TASK: Write out, character for character, the line containing "What build123d script" and all lines after it up to the end of the listing.

RAW DATA:

◆ ◆ ◆

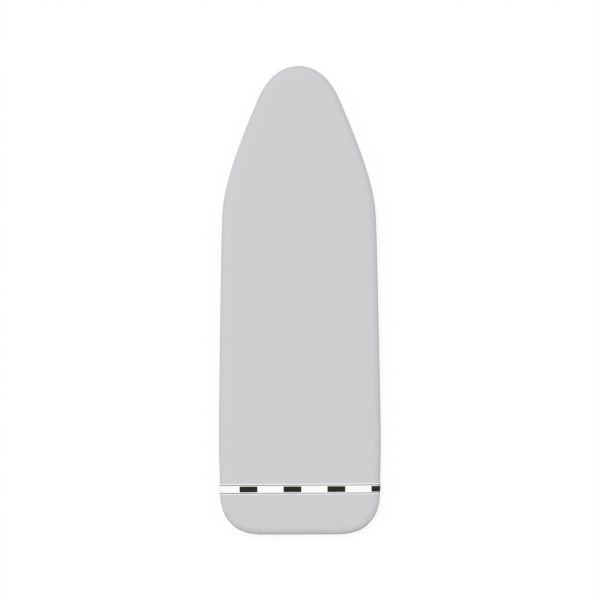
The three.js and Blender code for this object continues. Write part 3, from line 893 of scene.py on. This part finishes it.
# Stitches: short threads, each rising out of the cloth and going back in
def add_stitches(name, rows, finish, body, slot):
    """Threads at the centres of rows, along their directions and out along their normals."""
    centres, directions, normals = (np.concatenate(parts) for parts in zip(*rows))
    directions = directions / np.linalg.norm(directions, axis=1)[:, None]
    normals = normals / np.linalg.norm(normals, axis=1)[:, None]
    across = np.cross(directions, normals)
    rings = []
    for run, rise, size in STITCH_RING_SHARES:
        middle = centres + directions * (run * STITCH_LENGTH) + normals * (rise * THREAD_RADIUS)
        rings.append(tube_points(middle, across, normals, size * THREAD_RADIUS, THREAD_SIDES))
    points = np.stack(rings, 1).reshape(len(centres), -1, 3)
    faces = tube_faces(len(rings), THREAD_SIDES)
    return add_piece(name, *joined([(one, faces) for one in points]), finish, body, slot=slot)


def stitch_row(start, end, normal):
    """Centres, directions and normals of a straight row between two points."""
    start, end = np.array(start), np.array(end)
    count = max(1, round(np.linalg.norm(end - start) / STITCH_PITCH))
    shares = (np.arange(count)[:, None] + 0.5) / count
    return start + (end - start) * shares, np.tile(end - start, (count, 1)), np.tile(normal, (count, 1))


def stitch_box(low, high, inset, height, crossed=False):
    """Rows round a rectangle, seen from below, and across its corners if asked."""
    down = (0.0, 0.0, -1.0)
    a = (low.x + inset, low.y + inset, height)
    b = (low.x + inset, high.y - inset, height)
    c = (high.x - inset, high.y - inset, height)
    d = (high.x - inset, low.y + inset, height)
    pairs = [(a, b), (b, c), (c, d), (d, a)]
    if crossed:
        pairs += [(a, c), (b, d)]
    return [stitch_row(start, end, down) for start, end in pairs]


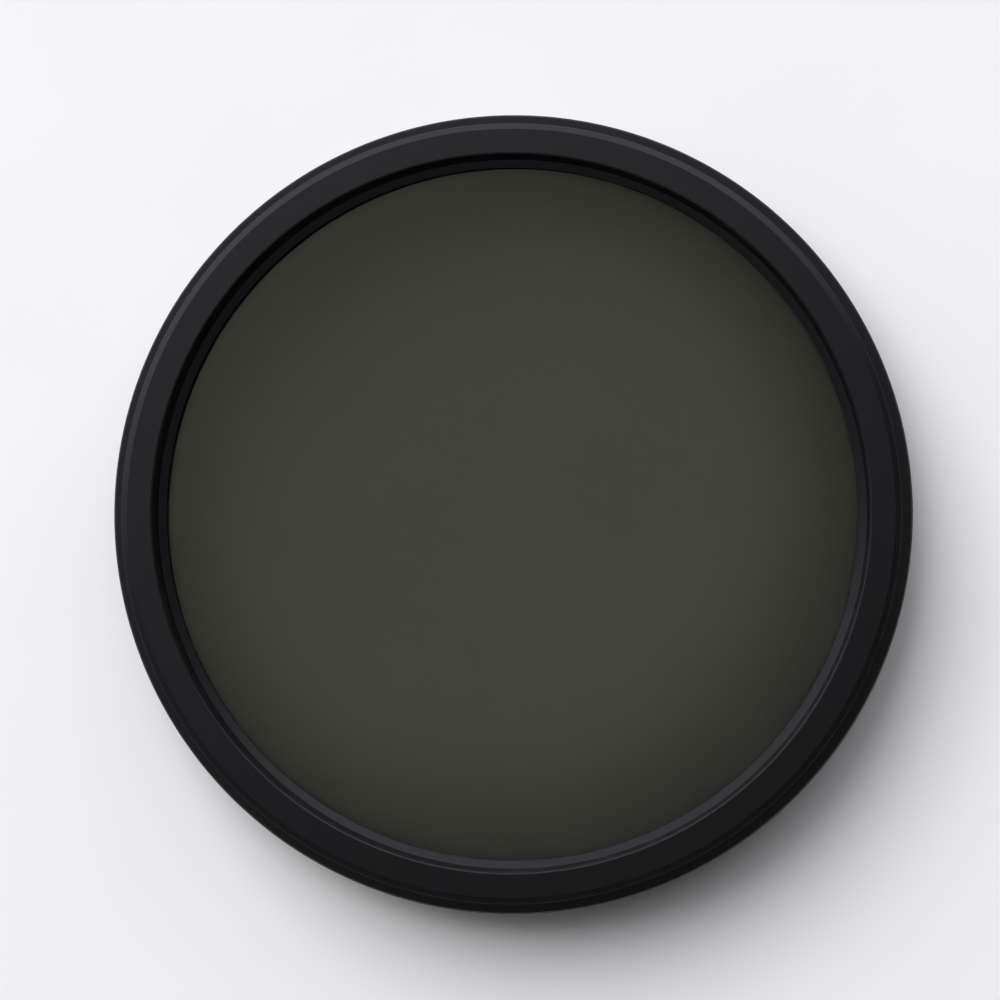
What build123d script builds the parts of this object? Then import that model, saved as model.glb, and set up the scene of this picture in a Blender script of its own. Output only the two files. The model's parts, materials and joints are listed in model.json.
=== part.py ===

◆ ◆ ◆

FINISHED EXERCISE:
What build123d script builds the parts of this object? Then import that model, saved as model.glb, and set up the scene of this picture in a Blender script of its own. Output only the two files. The model's parts, materials and joints are listed in model.json.
=== part.py ===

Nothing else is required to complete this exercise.